Hillis is not even a doctor. He is an engineer. His work is learning to sort and recognize the conversation among the proteomic molecules by designing the “machinery” that will read what’s in the blood at any given time. He displayed a tablet (maybe an iPad) with the “read-outs” of two sets of blood samples on top of each other but color coded so there were three colors: the molecules present in only one sample, the molecules present only in the other, and the molecules present in both samples. This “reading” is so specific that one isotope of carbon can be distinguished from another, along with the changes they cause in the molecule, assuming they do. He says that the most recent research is able to “hear” the conversation inside a single cell, what each molecule is saying to the others. All this is at the outer limits of human perception and conception, made possible only because of computers. Eventually, we will be able to “see” not just cancer cells, but "who" is “saying” the dysfunctional molecules that create them.

Once that paradigm shift is in place and we see all these old familiar things in a new way, it can profoundly change the way we do things. For instance, Danny Hillis repeats again and again that the only way we know to treat cancer now is to administer poison to the patient and try to calibrate it so it kills the aberrant cells but not the healthy ones -- at least not enough of them to kill the patient. Or we can cut or burn the bad cells. But this is wasteful, clumsy, has terrible side-effects and benefits only the pharma people who want to sell a lot of pills, hopefully in a constant regime rather than as a one-time event.

More futuristic is the practice of killing all the cells in bone marrow that are manufacturing rogue cells, and then infusing new bone marrow cells from someone else. Even MORE futuristic is infecting someone with a harmless virus that carries along healthy code and “infects” the molecular assembly line. A proteomic “patch,” to use computer jargon. This will totally upend the pharma industry assembly lines who are dependent on mass-producing pills in a Third-World low-pay environment. They are Exxon in a world going to wind power. The new way is one-on-one-once.

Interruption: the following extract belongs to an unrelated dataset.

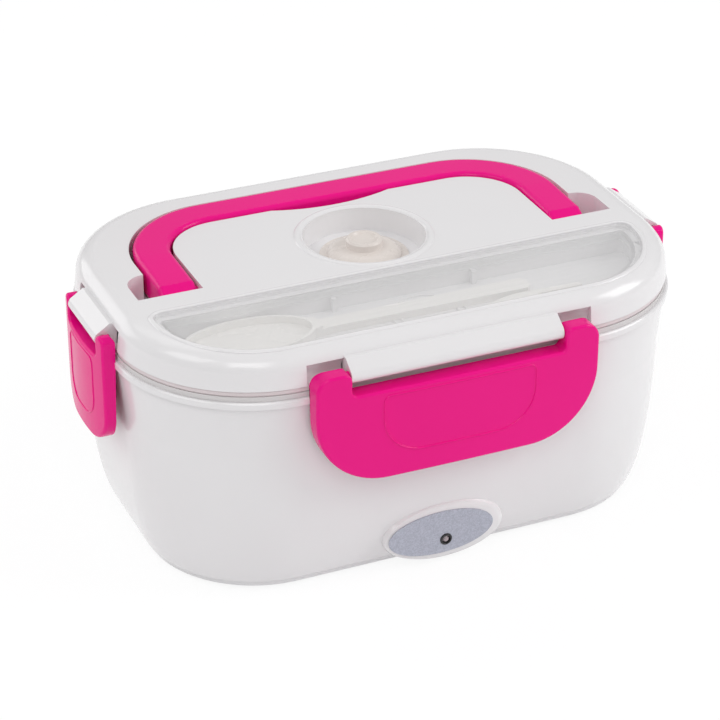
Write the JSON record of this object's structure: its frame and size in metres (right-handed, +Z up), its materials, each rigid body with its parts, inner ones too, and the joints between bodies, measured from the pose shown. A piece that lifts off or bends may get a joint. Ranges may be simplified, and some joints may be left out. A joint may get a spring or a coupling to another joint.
{
  "type": "electric lunch box",
  "caption": "Heated oval-cornered lunch box: lift-off lid held by edge latches, folding top handle, steam vent, utensil well and lift-out tray.",
  "frame": {"origin": "centre of the footprint, on the surface that the feet stand on", "axes": "+X along the box's length, +Y from the front latch and the indicator to the rear, +Z up"},
  "size_m": [0.2412, 0.1652, 0.106],
  "materials": {
    "white_body": "glossy moulded plastic",
    "base_grey": "satin",
    "pink": "glossy",
    "clear_tray": "translucent",
    "clear_cover": "clear, slightly hazy",
    "silicone": "translucent silicone",
    "foot_rubber": "matt",
    "steel": "bright",
    "aluminium": "satin",
    "black": "satin",
    "board": "satin",
    "lens": "clear lens",
    "indicator": "finely speckled",
    "utensil": "glossy"
  },
  "bodies": {
    "base": {"outer_body": "white_body", "base_cover": "base_grey", "rubber_feet": "foot_rubber", "base_screws": "steel", "inner_liner": "white_body", "heating_plate": "aluminium", "ptc_heater": "aluminium", "heater_clamp": "steel", "clamp_screws": "steel", "thermal_cutout": "black", "power_inlet": "black", "inlet_pins": "steel", "led_board": "board", "led_lamp": "lens", "indicator_ring": "black", "indicator_plate": "indicator"},
    "tray": {"food_tray": "clear_tray"},
    "side_box": {"side_box": "clear_tray"},
    "side_box_lid": {"side_box_lid": "white_body"},
    "lid": {"lid_shell": "white_body", "lid_liner": "white_body", "lid_seal": "silicone"},
    "vent_valve": {"vent_valve": "silicone"},
    "handle": {"handle": "pink"},
    "utensil_cover": {"utensil_cover": "clear_cover"},
    "spoon": {"spoon": "utensil"},
    "fork": {"fork": "utensil"},
    "latch_front": {"latch_front": "pink"},
    "latch_rear": {"latch_rear": "pink"},
    "latch_left": {"latch_left": "pink"},
    "latch_right": {"latch_right": "pink"}
  },
  "joints": [
    {"name": "lid_lift", "type": "slide", "parent": "base", "child": "lid", "axis": [0, 0, 1], "range_m": [0, 0.2]},
    {"name": "tray_lift", "type": "slide", "parent": "base", "child": "tray", "axis": [0, 0, 1], "range_m": [0, 0.07]},
    {"name": "side_box_lift", "type": "slide", "parent": "tray", "child": "side_box", "axis": [0, 0, 1], "range_m": [0, 0.05]},
    {"name": "side_box_lid_lift", "type": "slide", "parent": "side_box", "child": "side_box_lid", "axis": [0, 0, 1], "range_m": [0, 0.04]},
    {"name": "vent_valve_pull", "type": "slide", "parent": "lid", "child": "vent_valve", "axis": [0, 0, 1], "range_m": [0, 0.003]},
    {"name": "handle_swing", "type": "hinge", "parent": "lid", "child": "handle", "pos_m": [0, -0.0032, 0.09975], "axis": [1, 0, 0], "range_deg": [0, 90]},
    {"name": "utensil_cover_lift", "type": "slide", "parent": "lid", "child": "utensil_cover", "axis": [0, 0, 1], "range_m": [0, 0.06]},
    {"name": "spoon_lift", "type": "slide", "parent": "lid", "child": "spoon", "axis": [0, 0, 1], "range_m": [0, 0.024]},
    {"name": "fork_lift", "type": "slide", "parent": "lid", "child": "fork", "axis": [0, 0, 1], "range_m": [0, 0.036]},
    {"name": "latch_front_hinge", "type": "hinge", "parent": "lid", "child": "latch_front", "pos_m": [0, -0.0769, 0.0949], "axis": [-1, 0, 0], "range_deg": [0, 100]},
    {"name": "latch_rear_hinge", "type": "hinge", "parent": "lid", "child": "latch_rear", "pos_m": [0, 0.0769, 0.0949], "axis": [1, 0, 0], "range_deg": [0, 100]},
    {"name": "latch_left_hinge", "type": "hinge", "parent": "lid", "child": "latch_left", "pos_m": [-0.1149, 0, 0.0949], "axis": [0, 1, 0], "range_deg": [0, 100]},
    {"name": "latch_right_hinge", "type": "hinge", "parent": "lid", "child": "latch_right", "pos_m": [0.1149, 0, 0.0949], "axis": [0, -1, 0], "range_deg": [0, 100]}
  ],
  "couplings": [
    {"joint": "tray_lift", "follows": "lid_lift", "ratio": 0.35},
    {"joint": "side_box_lift", "follows": "lid_lift", "ratio": 0.25},
    {"joint": "side_box_lid_lift", "follows": "lid_lift", "ratio": 0.2},
    {"joint": "spoon_lift", "follows": "utensil_cover_lift", "ratio": 0.4},
    {"joint": "fork_lift", "follows": "utensil_cover_lift", "ratio": 0.6}
  ]
}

The difficulty is not just in terms of profits and marketing strategy. In my age group, which is seventy and over, I find many many people who simply cannot start DIS-believing what they have learned about the world in the past decades, what their teachers told them long ago. The ones who can accept a new paradigm are the ones who were anthropologists anyway, or who got bumped out of one context into another -- maybe more than once. It’s hard to STOP believing that writing a famous book will make your life worth living. Or even stop believing that there is any such thing as a famous book worthy of being famous, since the marketing is what controls fame -- not the quality. The same problem as political leaders.
There are two hour-long talks, but Hillis is very clear and easy to listen to.